Digital communication, I assume is when two equipment exchanges information in binary form such as between two digital IC's on a PCB. Morse is a protocol in a time multiplex form, not a way to communicate. Most common is this protocol used to modulates a audible sinus signal so from radio view is it then a very analog communication. Most modulation types can be used to transfer Morse or any else analog or digital information. AM FM PSK QAM are the most common modulation types and all off them are used to transfer both digital information as well as analog such as Audio or TV.
It it easy to forget that TV modulated as DVB-T or ATSC is analog communication even if it is sampled in digital pieces in a part of its modulation chain, compressed and repacked according to a protocol. Exampel of these protocol are DVB-t and ATSC. Resulting transport stream can then be feed to a RF modulator which often is of QAM type.
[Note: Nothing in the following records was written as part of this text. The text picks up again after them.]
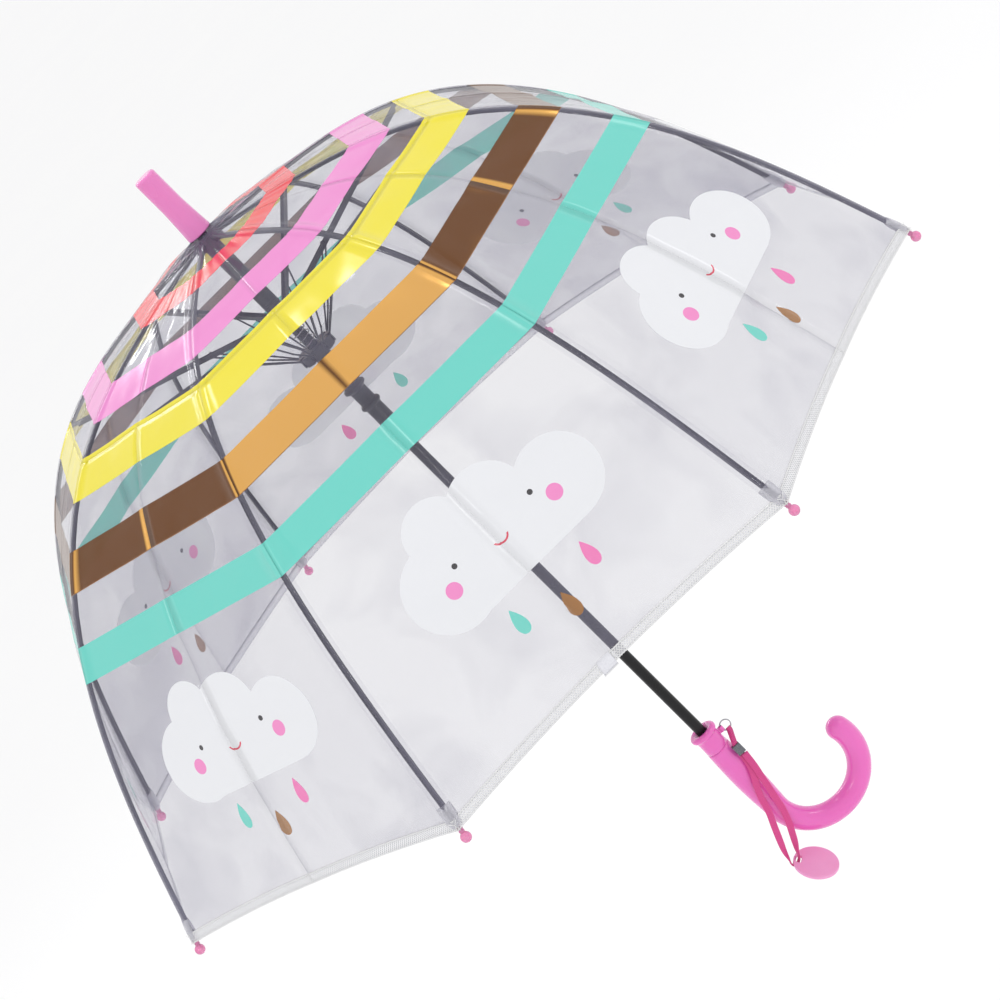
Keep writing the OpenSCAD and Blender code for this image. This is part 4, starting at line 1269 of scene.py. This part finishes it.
class UMBRELLA_OT_hem_tape(bpy.types.Operator):
    """Make the woven tape round the hem, its threads and the closing tab"""

    bl_idname = "umbrella.hem_tape"
    bl_label = "Hem Tape"

    def execute(self, context):
        sizes = context.scene.umbrella_sizes
        tree = crossed_threads_tree("crossed_tape_threads")
        width = sizes.tape_width / MM
        s_to = FILM.rib_end + 4
        first = True
        for i in RIBS:
            for side, hand in ((1, "left"), (-1, "right")):
                half = FILM.at(s_to)[0].x * math.sin(PANEL_ANGLE / 2)
                columns = 40
                points, guides = [], {0.08: [], 0.5: [], 0.92: []}
                for k in range(columns + 1):
                    away = half * k / columns
                    for share in (0.0, 0.5, 1.0):
                        s = s_to - width + width * share
                        points.append(panel_point(i, side, away, s, sizes, lift=0.25)[0])
                    for share in guides:
                        s = s_to - width + width * share
                        point, normal, _ = panel_point(i, side, away, s, sizes, lift=0.35)
                        guides[share].append((point, normal))
                faces = grid_faces(columns + 1, 3, flip=side < 0)
                carrier = mesh_piece(f"tape_carrier_{i}_{hand}", points, faces,
                                     FINISHES["tape_film"])
                thicken(carrier, "tape thickness", TAPE_THICKNESS)
                carrier = evaluated_mesh(carrier)
                threads = []
                middle = guides[0.5]
                for number, lean in enumerate((0.9, -0.9)):
                    threads.append(laid_threads(f"tape_threads_{number}", [p for p, _ in middle],
                                                [n for _, n in middle], tree, sizes.thread_pitch,
                                                sizes.tape_width / math.sin(0.9) * 0.97, 0.00042,
                                                lean, FINISHES["tape_thread"]))
                for number, share in enumerate((0.08, 0.92)):
                    line = guides[share]
                    threads.append(laid_threads(
                        f"tape_selvedge_{number}", [p for p, _ in line], [n for _, n in line], tree,
                        0.0012, 0.0014, 0.0006, 0.12, FINISHES["tape_thread"]))
                tape = joined(f"hem_tape_{i}_{hand}", [carrier] + threads)
                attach(tape, f"rib_lower_{i}")
                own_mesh(tape)
                if first:
                    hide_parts("hem_tape")
                    first = False
        self.closing_tab(sizes, tree, s_to)
        return {"FINISHED"}

    def closing_tab(self, sizes, tree, s_to):
        """Small woven tab on the front panel's hem, with a dark row of stitches at its edge."""
        i, side, rows = 6, 1, 8
        across = ((s_to - 7.6, 0.5), (s_to - 3, 1.0), (s_to + 0.6, 1.0), (s_to + 2.4, 0.7))
        half = FILM.at(s_to)[0].x * math.sin(PANEL_ANGLE / 2)
        points, edge = [], []
        for k in range(rows + 1):
            away = half - 11 + 10.8 * k / rows
            for s, lift in across:
                points.append(panel_point(i, side, away, s, sizes, lift=lift)[0])
            point, normal, _ = panel_point(i, side, away, s_to + 2.2, sizes, lift=1.2)
            edge.append((point, normal))
        cloth = mesh_piece("tab_cloth", points, grid_faces(rows + 1, 4), FINISHES["tape_thread"])
        thicken(cloth, "tab thickness", TAB_THICKNESS)
        cloth = evaluated_mesh(cloth)
        stitches = laid_threads("tab_stitches", [p for p, _ in edge], [n for _, n in edge], tree,
                                0.0009, 0.0012, 0.0007, 0.1, FINISHES["dark_thread"])
        tab = joined("closing_tab", [cloth, stitches])
        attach(tab, f"rib_lower_{i}")
        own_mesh(tab)


class UMBRELLA_PT_panel(bpy.types.Panel):
    """Lists the umbrella's operators and sizes"""

    bl_idname = "UMBRELLA_PT_panel"
    bl_label = "Umbrella"
    bl_space_type = "VIEW_3D"
    bl_region_type = "UI"
    bl_category = "Umbrella"

    def draw(self, context):
        layout = self.layout
        for operator in OPERATORS:
            layout.operator(operator.bl_idname)
        for group in (context.scene.umbrella_sizes, context.scene.umbrella_colours):
            box = layout.box()
            for name in group.bl_rna.properties.keys():
                if name not in ("rna_type", "name"):
                    box.prop(group, name)


OPERATORS = (
    UMBRELLA_OT_stage, UMBRELLA_OT_wrist_strap, UMBRELLA_OT_frame_finishes, UMBRELLA_OT_mouldings,
    UMBRELLA_OT_split_ring, UMBRELLA_OT_rib_ends, UMBRELLA_OT_canopy_film, UMBRELLA_OT_hem_tape)
CLASSES = (UmbrellaSizes, UmbrellaColours) + OPERATORS + (UMBRELLA_PT_panel,)


def register():
    for each in CLASSES:
        bpy.utils.register_class(each)
    bpy.types.Scene.umbrella_sizes = bpy.props.PointerProperty(type=UmbrellaSizes)
    bpy.types.Scene.umbrella_colours = bpy.props.PointerProperty(type=UmbrellaColours)


def unregister():
    del bpy.types.Scene.umbrella_colours
    del bpy.types.Scene.umbrella_sizes
    for each in reversed(CLASSES):
        bpy.utils.unregister_class(each)


def main():
    """Builds every piece in order."""
    register()
    make_finishes(bpy.context.scene.umbrella_colours)
    bpy.ops.umbrella.stage()
    bpy.ops.umbrella.wrist_strap()
    bpy.ops.umbrella.frame_finishes()
    bpy.ops.umbrella.mouldings()
    bpy.ops.umbrella.split_ring()
    bpy.ops.umbrella.rib_ends()
    bpy.ops.umbrella.canopy_film()
    bpy.ops.umbrella.hem_tape()


if __name__ == "__main__":
    main()
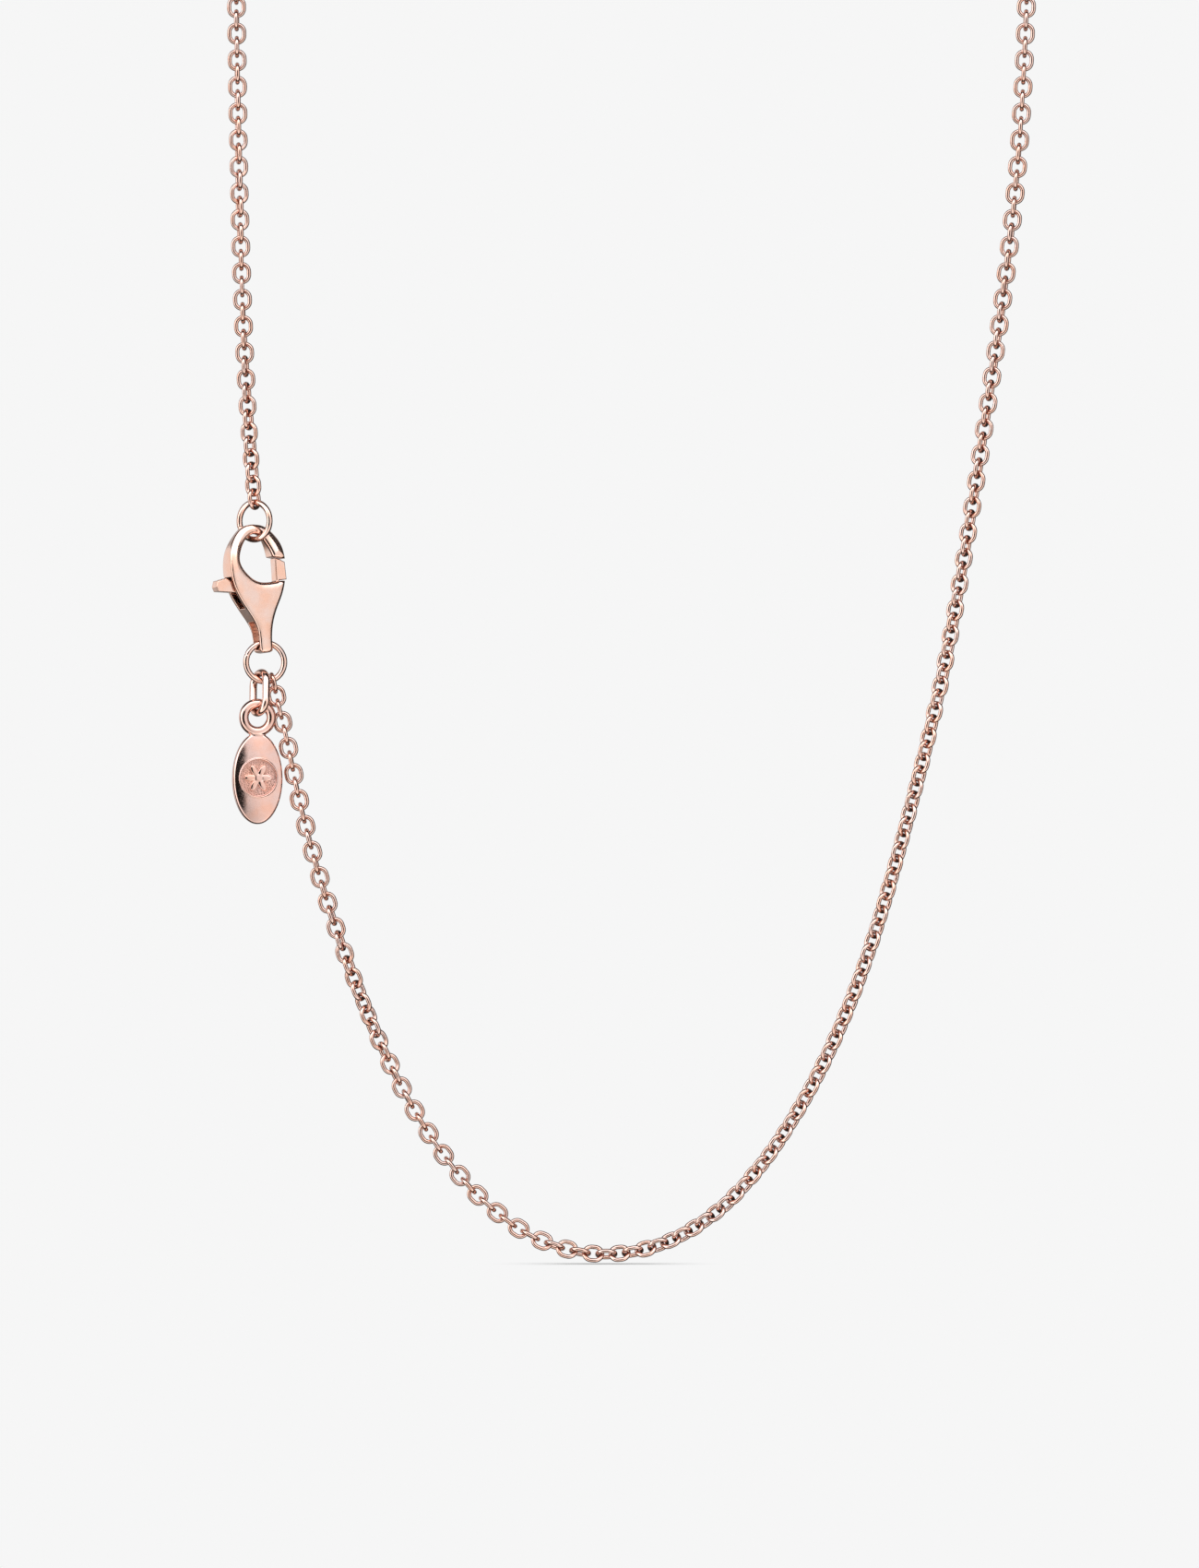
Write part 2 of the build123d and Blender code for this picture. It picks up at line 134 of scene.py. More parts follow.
# Heights of the nine cross lines about which both strands fold together.
# Whole numbers of links lie between them on both strands.
left_links_below_fold = 17        # links between the end ring and fold 5
links_per_fold = 20               # links between neighbouring folds 1 to 5
arch_links = 107                  # links over the top, above fold 1
right_56, right_67, right_78, right_89 = 20, 11, 15, 14
bottom_links = 49
left_98 = 14
left_87 = 15
fold_6_z = -141.548
fold_7_z = -152.574

# Twist of the chain along its length: (distance from the end ring, degrees).
twist_table = [
    (0.0, -34.0), (4.4, -31.0), (10.0, -12.0), (13.5, -2.0), (17.5, 0.0),
    (20.5, 8.0), (24.0, 17.0), (27.0, 14.0), (34.0, 3.0), (38.4, 0.0),
    (275.2, 0.0), (282.0, 2.0), (289.0, 7.0), (297.0, 13.0), (304.0, 17.0),
    (316.5, 27.0), (331.0, 38.0), (335.0, 43.0), (340.0, 45.0),
    (374.0, 45.0), (379.0, 42.0), (382.0, 33.0), (386.0, 22.0),
    (390.0, 6.0), (393.0, 1.0), (401.0, 0.0), (405.0, 10.0),
    (408.0, 20.0), (412.5, 45.0), (416.0, 68.0), (420.0, 82.0),
    (424.0, 86.0), (430.0, 90.0), (436.0, 92.0), (439.1, 100.0),
]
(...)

In some theoretical calculations is a QAM assumed to be a digital digital unit but as long as we not have transistors with infinite rise time must these modulators be built with very analog components.
For same reason are all modern transmitters/receivers analog amplifiers. These equipments don't care about if the information will end in a digital number or as analog sound in a Bluetooth headset. Some people even talks about digital antennas. Have not seen any yet and don't believe they exist.
And no, the RF waves have not been given some kind of smartness or self routing depending on what modulation it is based on.
Required SNR is depending on robustness of the protocol. DVB-t requires about 20 dB for good quality, PAL 40 dB, Morse over tone modulated AM transmitter and with a good operator requires less then 2 dB S/N.

About the cost is it mostly depending on needed coverage and type of protocol.
A complex protocol with high information density and a requirement of zero BER will be expansive to transfer over RF or wire or even storage on a CD with good reliability that the information can successfully be retrieved by final receiver. Complexity in software do often also require more expensive hardware such as relative fast CPU and plenty of memory, as for DVB-t. It is one of the main reason that DVB-t not have been possible to implement in a hand held phone. A power hungry TV CPU and a phone with a small battery is not a good combination.
Selected type of protocol is a important factor for cost. For a complete infrastructure to cover several hundred miles is a long wire and a car battery all you need if you use Morse as protocol and the receiver can be almost as simple. Low information density but the cost is hard to beat and reliability is excellent.